Le représentant du Venezuela a souligné que les progrès réalisés dans son pays en faveur des communautés autochtones transcendaient la Constitution et la législation nationales. Le Gouvernement s’efforce d’assurer la défense de leurs droits politiques et sociaux, notamment dans les domaines de la santé et de l’éducation. Parler des questions autochtones implique qu’il faille également aborder le problème de la pauvreté, a-t-il observé. Selon lui, on ne peut pas éliminer la pauvreté sans éducation. Il a affirmé qu’un programme utilisant les quatre langues du Venezuela avait été mis en œuvre dans le cadre de la lutte contre l’analphabétisme. Le Gouvernement tente de réduire la pauvreté avec le développement du microcrédit dont peuvent profiter les femmes autochtones, a-t-il ajouté.
M. ALBERT DETERVILLE, du Conclave des peuples autochtones des Caraïbes-Antilles, a, au nom du peuple autochtone de Sainte-Lucie, lancé un appel, notamment à l’UNESCO, afin que soit reconnue l’importance de sa langue. Il a demandé à l’Instance permanente de dire aux organes des Nations Unies que les peuples du Conclave avaient besoin d’aide. Il a insisté sur le rôle important et vital des femmes autochtones, et a demandé la création d’un mémorial en l’honneur des femmes autochtones, une construction permanente au Siège des Nations Unies à New York.
La représentante du Guatemala a affirmé que les femmes autochtones de son pays constataient avec préoccupation que les recommandations des deux premières sessions de l’Instance permanente n’avaient pas été appliquées. Elle a souhaité que le rapporteur spécial sur l’éducation demande aux Etats Membres de réaliser les Objectifs du Millénaire en débloquant les crédits nécessaires pour assurer l’éducation des femmes autochtones.
M. SOPHON SON, Fédération Khmers Kampuchea-Krom du Viet Nam, a expliqué qu’en raison du génocide culturel pratiqué par le Gouvernement du Viet Nam, 70% des Khmers Krom sont analphabètes. Il a demandé la création d’une fondation qui permette aux Khmers Krom d’avoir accès à leur propre culture.
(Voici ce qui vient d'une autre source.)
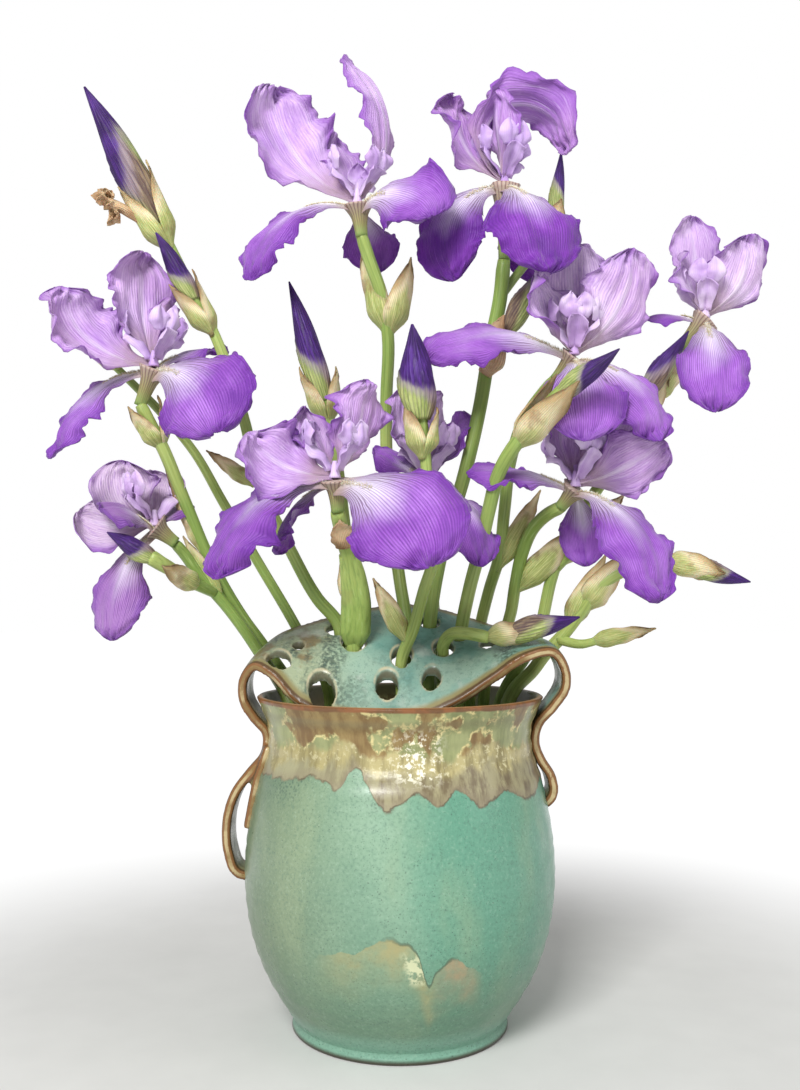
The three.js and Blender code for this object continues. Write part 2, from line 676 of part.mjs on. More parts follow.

Il a insisté pour que cette minorité ait accès à des ressources financières et à des programmes sans que le Gouvernement n’interfère; pour que la langue khmère soit l’une des langues officielles sur la terre khmère. Le représentant a également souhaité la création d’une association de moines bouddhistes sans l’intervention du Gouvernement et l’adoption de mesures d’actions positives pour que cette minorité ait accès à l’éducation formelle. Il a aussi demandé l’établissement d’une agence d’emploi khmère krom.
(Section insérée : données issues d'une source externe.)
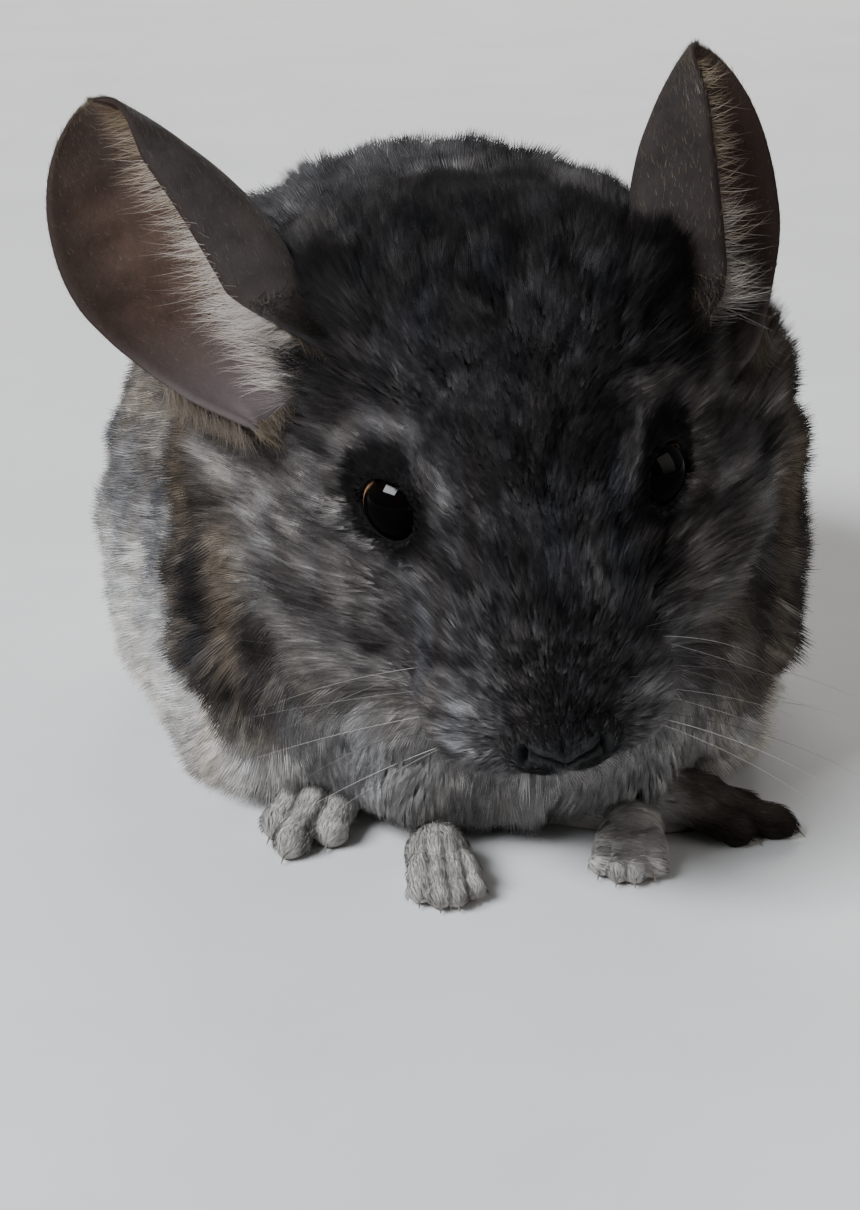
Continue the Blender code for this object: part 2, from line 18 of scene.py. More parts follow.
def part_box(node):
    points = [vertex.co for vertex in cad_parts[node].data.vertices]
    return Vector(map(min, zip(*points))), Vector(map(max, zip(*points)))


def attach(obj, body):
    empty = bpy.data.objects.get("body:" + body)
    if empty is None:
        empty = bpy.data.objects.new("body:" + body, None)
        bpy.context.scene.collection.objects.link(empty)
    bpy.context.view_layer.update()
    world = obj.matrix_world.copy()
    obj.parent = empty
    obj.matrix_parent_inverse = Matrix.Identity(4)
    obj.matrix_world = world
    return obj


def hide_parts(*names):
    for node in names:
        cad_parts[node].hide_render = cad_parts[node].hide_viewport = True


bl_info = {
    "name": "Crouching chinchilla",
    "version": (1, 0, 0),
    "blender": (4, 5, 0),
    "location": "View3D > Sidebar > Chinchilla",
    "description": "Builds the skin, coat, ears, eyes, nose, paws and whiskers of a chinchilla",
    "category": "Add Mesh",
}

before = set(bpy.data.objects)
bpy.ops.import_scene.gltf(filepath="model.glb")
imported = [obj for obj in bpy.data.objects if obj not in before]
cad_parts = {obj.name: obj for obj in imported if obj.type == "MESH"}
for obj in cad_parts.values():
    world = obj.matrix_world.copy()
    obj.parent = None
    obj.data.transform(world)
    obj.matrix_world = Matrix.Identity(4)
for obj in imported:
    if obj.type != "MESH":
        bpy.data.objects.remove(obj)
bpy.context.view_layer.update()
MM = 0.001
# Points of one seam or pole lie closer together than this, in metres.
SEAM = 1e-6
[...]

Mme LUCY MULENKEI, Organisation des femmes autochtones africaines, a déclaré que pour réaliser les Objectifs de développement du Millénaire, les gouvernements devraient favoriser l’éducation des fillettes et respecter les langues, les cultures et traditions autochtones. Elle a demandé que les institutions des Nations Unies travaillant dans les domaines de l’éducation entreprennent une étude sur les niveaux d’éducation des peuples autochtones dans le monde. Elle a suggéré la mise en place de bus-école compte tenu du fait que beaucoup de peuples autochtones sont nomades. Elle a demandé à l’Organisation mondiale du Travail (OIT) de mettre un terme au travail des enfants autochtones et de leur permettre de reprendre le chemin de l’école. Elle a également demandé à l’Organisation mondiale de la santé (OMS), au Programme des Nations Unies pour le développement (PNUD) et à la Commission de la condition de la femme (CSW) de mettre en place un Groupe de travail sur les pratiques culturelles néfastes qui empêchent les petites filles d’avoir accès à l’éducation.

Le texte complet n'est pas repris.